How do we enforce security without breaking workflows?
The myth: Security = friction. Reality: Office printer security enhances usability when done right. Key principles:
- Vendor-agnostic defaults: Enforce TLS 1.2+ and IEEE 802.1X across all makes/models
- Phased rollout: Start with high-risk departments (finance, legal) before org-wide
- Transparent failure modes: Users see why jobs fail ("Your device lacks MFA - contact IT")
Disable legacy protocols like SNMP v1/v2c first, they are low-risk wins. Then layer in PIN release for sensitive data classes.

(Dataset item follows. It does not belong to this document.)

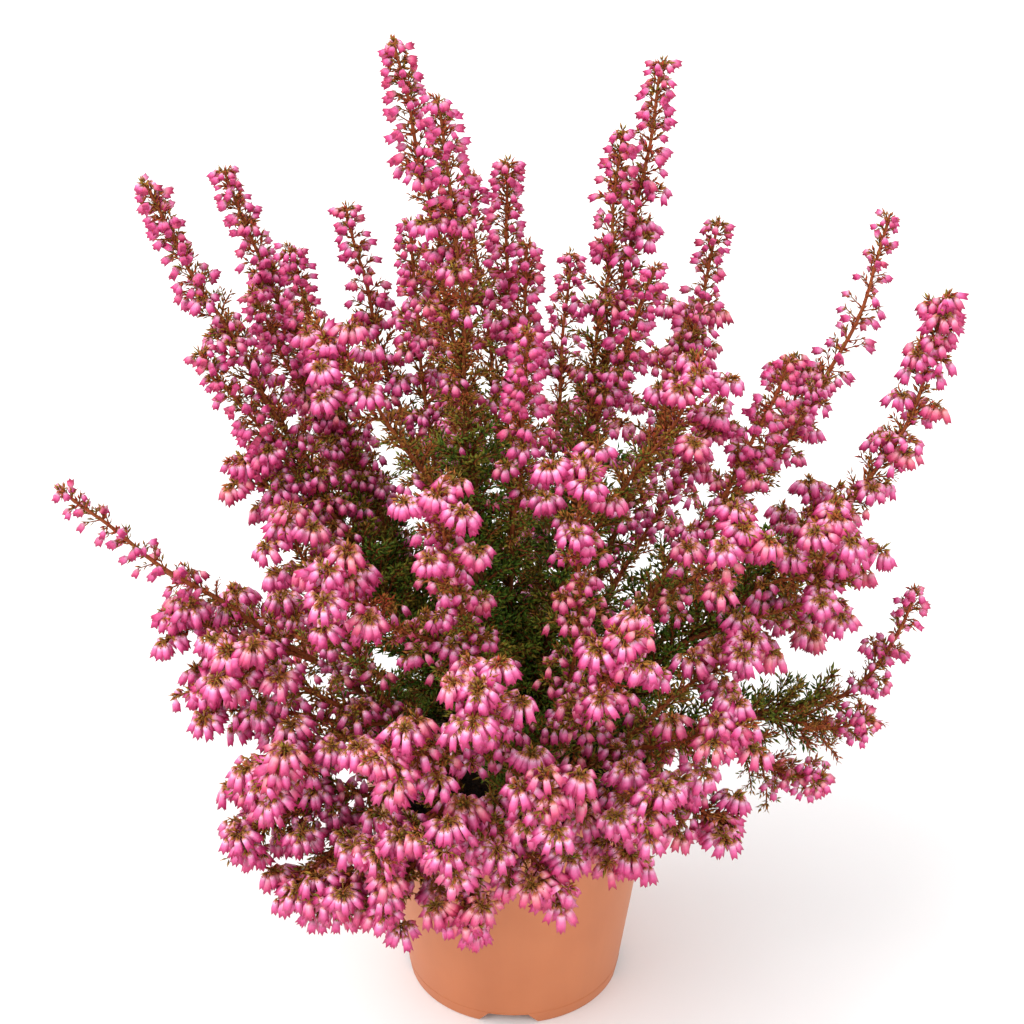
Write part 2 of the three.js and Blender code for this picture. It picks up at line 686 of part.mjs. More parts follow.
function makePot() {
  const step = POT_HEIGHT - RIM_HEIGHT;
  const floorTop = FLOOR_UNDERSIDE + WALL;
  const profile = [
    [0, FLOOR_UNDERSIDE],
    [FOOT_RADIUS - FOOT_WIDTH, FLOOR_UNDERSIDE],
    [FOOT_RADIUS - FOOT_WIDTH, 0],
    [FOOT_RADIUS, 0],
    [FOOT_RADIUS + FOOT_BAND_STEP, FOOT_BAND_HEIGHT],
    [lerp(FOOT_RADIUS, WALL_TOP_RADIUS, FOOT_BAND_HEIGHT / step), FOOT_BAND_HEIGHT],
    [WALL_TOP_RADIUS, step],
    [WALL_TOP_RADIUS + RIM_STEP, step],
    [RIM_RADIUS, POT_HEIGHT - WALL / 2],
    [RIM_RADIUS - WALL / 2, POT_HEIGHT],
    [RIM_RADIUS - WALL, POT_HEIGHT - WALL / 2],
    [innerRadius(step + WALL), step + WALL],
    [innerRadius(step), step],
    [innerRadius(floorTop), floorTop],
    [0, floorTop],
  ];
  let pot = solidOf(lathe(profile, POT_SIDES));
  const notchOutline = new THREE.Shape([
    new THREE.Vector2(-NOTCH_FOOT_WIDTH / 2 - 1, -1),
    new THREE.Vector2(NOTCH_FOOT_WIDTH / 2 + 1, -1),
    new THREE.Vector2(NOTCH_TOP_WIDTH / 2, NOTCH_HEIGHT),
    new THREE.Vector2(-NOTCH_TOP_WIDTH / 2, NOTCH_HEIGHT),
  ]);
  for (let i = 0; i < 4; i++) {
    const notch = new THREE.ExtrudeGeometry(notchOutline, { depth: FOOT_RADIUS, bevelEnabled: false });
    notch.rotateX(Math.PI / 2);
    notch.translate(0, -FOOT_RADIUS / 2, 0);
    notch.rotateZ(THREE.MathUtils.degToRad(NOTCH_TURN + i * 90));
    pot = pot.subtract(solidOf(notch));
    const drain = new THREE.CylinderGeometry(DRAIN_RADIUS, DRAIN_RADIUS, 4 * WALL, DRAIN_SIDES);
    drain.rotateX(Math.PI / 2);
    drain.translate(DRAIN_CIRCLE, 0, FLOOR_UNDERSIDE + WALL / 2);
    drain.rotateZ(THREE.MathUtils.degToRad(45 + i * 90));
    pot = pot.subtract(solidOf(drain));
  }
  return meshOf("pot", geometryOf(pot), COLOURS.pot, 0.55);
}

function makeSoil(axes) {
  const step = POT_HEIGHT - RIM_HEIGHT;
  const bottom = FLOOR_UNDERSIDE + WALL + GAP;
  const profile = [
    [0, bottom],
    [innerRadius(bottom) - GAP, bottom],
    [innerRadius(step) - GAP, step],
    [innerRadius(step + WALL) - GAP, step + WALL + GAP],
    [innerRadius(SOIL_TOP) - GAP, SOIL_TOP],
    [0, SOIL_TOP],
  ];
  let soil = solidOf(lathe(profile, POT_SIDES));
  for (const axis of axes.filter((a) => a.branch === 0)) {
    const foot = axis.curve.v0;
    const radius = (WOOD_RADIUS + GAP) / Math.cos(Math.PI / HOLE_SIDES);
    const hole = new THREE.CylinderGeometry(radius, radius, 2 * (BURIED + GAP), HOLE_SIDES);
    hole.rotateX(Math.PI / 2);
    hole.translate(foot.x, foot.y, SOIL_TOP);
    soil = soil.subtract(solidOf(hole));
  }
  return meshOf("soil", geometryOf(soil), COLOURS.soil, 1);
}

function makeStems(axes) {
  return STEMS.map((_, stem) => {
    const solids = axes.filter((a) => a.stem === stem).map((a) => solidOf(growAxis(a).geometry()));
    const whole = solids.reduce((sum, solid) => sum.add(solid));
    const name = `flowering_stem_${String(stem + 1).padStart(2, "0")}`;
    return meshOf(name, geometryOf(whole), COLOURS.heath, 0.7);
  });
}

const axes = plantAxes();
planGrowth(axes);
const heath = new THREE.Group();
heath.add(makePot(), makeSoil(axes), ...makeStems(axes));

export default heath;
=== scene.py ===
"""A Cape heath in bloom in a round plastic nursery pot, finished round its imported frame.

Lengths are in millimetres until a mesh is made. -Y is the side that faces the viewer, and +Z is up.
"""

import math

import bpy
import numpy as np
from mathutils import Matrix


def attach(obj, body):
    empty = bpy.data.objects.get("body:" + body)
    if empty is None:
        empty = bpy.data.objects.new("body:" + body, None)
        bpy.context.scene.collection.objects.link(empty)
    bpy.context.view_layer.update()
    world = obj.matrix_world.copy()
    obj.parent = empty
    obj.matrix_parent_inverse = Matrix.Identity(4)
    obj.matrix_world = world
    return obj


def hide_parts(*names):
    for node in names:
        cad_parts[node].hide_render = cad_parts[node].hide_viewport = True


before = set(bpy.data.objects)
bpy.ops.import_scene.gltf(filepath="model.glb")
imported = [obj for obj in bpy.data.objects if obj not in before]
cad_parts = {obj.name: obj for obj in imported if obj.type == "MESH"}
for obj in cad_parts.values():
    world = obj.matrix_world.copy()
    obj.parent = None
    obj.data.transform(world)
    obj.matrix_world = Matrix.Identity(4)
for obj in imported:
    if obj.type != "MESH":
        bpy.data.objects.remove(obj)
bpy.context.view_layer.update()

MM = 0.001
UP = np.array([0.0, 0.0, 1.0])
GOLDEN = math.radians(137.5)
STEM_SEED = 700
SOIL_SEED = 82

# Pot and compost, as in the solids but for a finer step above the foot band
FOOT_RADIUS = 37.5
FOOT_WIDTH = 4
FOOT_BAND_HEIGHT = 4.8
FOOT_BAND_STEP = 0.76
RIM_RADIUS = 52.5
RIM_HEIGHT = 14
RIM_STEP = 2.3
POT_HEIGHT = 92
WALL = 1.4
FLOOR_UNDERSIDE = 5
WALL_TOP_RADIUS = 48.6
POT_SIDES = 144
NOTCH_FOOT_WIDTH = 21.5
NOTCH_TOP_WIDTH = 13.8
NOTCH_HEIGHT = 4.4
NOTCH_FLARE = 0.8
NOTCH_TURN = -3
DRAIN_RADIUS = 4.5
DRAIN_CIRCLE = 20
DRAIN_SIDES = 32
EDGE_RADIUS = 0.65
SHARP_ANGLE = math.radians(32)
SOIL_TOP = 82
SOIL_SIDES = 90
SOIL_RINGS = 26
SOIL_HUMPS = (-1.1, 0.5)
CRUMBS = 600
CRUMB_SIZES = (1, 3.2)
GAP = 0.3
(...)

A logistics client cut print-related helpdesk tickets by 40% after implementing context-aware release: warehouse staff used badge scans, remote accountants used mobile printing solutions. No one lost productivity because the controls matched their workflows.

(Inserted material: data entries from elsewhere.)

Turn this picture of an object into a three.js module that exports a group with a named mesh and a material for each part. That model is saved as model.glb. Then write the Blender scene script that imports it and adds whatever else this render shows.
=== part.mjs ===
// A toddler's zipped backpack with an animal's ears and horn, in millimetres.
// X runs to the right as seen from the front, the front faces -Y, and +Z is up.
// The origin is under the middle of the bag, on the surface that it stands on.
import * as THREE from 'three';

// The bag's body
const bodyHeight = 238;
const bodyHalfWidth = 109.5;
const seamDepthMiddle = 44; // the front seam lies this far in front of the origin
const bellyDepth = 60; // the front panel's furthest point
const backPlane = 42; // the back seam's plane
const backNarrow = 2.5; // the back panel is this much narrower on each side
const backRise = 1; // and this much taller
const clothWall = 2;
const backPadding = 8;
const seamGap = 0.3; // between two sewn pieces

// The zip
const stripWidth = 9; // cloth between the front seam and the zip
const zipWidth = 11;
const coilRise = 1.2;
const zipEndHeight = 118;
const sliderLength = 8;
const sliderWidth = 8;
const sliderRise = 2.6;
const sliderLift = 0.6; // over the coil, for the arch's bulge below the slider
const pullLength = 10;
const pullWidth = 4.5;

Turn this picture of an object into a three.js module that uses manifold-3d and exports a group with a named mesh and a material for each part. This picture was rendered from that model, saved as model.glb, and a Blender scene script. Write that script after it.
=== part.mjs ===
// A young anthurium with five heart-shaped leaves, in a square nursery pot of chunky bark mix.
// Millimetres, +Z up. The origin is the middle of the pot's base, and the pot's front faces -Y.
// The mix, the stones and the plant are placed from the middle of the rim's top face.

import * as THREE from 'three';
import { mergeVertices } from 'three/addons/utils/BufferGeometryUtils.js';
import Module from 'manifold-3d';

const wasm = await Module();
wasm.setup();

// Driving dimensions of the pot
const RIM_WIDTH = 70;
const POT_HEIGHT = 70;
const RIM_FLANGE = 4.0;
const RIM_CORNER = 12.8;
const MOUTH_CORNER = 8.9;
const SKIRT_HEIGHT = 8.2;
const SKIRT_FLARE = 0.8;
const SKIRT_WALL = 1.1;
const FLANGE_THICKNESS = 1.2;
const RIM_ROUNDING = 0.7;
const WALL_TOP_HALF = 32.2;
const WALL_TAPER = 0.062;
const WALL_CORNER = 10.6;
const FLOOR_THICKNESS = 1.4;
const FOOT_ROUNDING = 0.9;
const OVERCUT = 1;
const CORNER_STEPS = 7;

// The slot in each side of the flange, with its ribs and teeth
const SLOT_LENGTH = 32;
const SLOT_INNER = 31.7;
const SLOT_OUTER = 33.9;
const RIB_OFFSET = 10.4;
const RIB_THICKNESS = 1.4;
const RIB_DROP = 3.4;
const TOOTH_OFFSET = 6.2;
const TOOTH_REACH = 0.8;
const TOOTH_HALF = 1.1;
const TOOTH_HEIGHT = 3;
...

Actionable Next Steps for Your Print Fleet
Printer security isn't about checking boxes; it is about creating verifiable evidence trails. Start here:
- Run a firmware audit: Cross-reference devices against CISA's Known Exploited Vulnerabilities catalog. Demand SBOMs from vendors.
- Validate encryption scope: Test if all data states (in-transit, at-rest, memory) are protected. NIST SP 800-171 is your benchmark.
- Configure SIEM ingestion: Forward all print logs (authentication, config changes, job metadata) to your SIEM. No exceptions.
- Enforce network segmentation: Isolate printers on dedicated VLANs with egress filtering. Legacy protocols = immediate disablement.
- Document your control mappings: Tie each printer security feature to specific regulatory requirements (e.g., "Signed firmware -> PCI DSS 6.2").
Security defaults must be visible, enforceable, and vendor-agnostic. The printers securing your data today will be audited tomorrow. Build your baseline now, not when the clock is ticking on your certification renewal. Because when examiners ask for evidence, "we assumed it worked" isn't an acceptable answer. Document, verify, and iterate.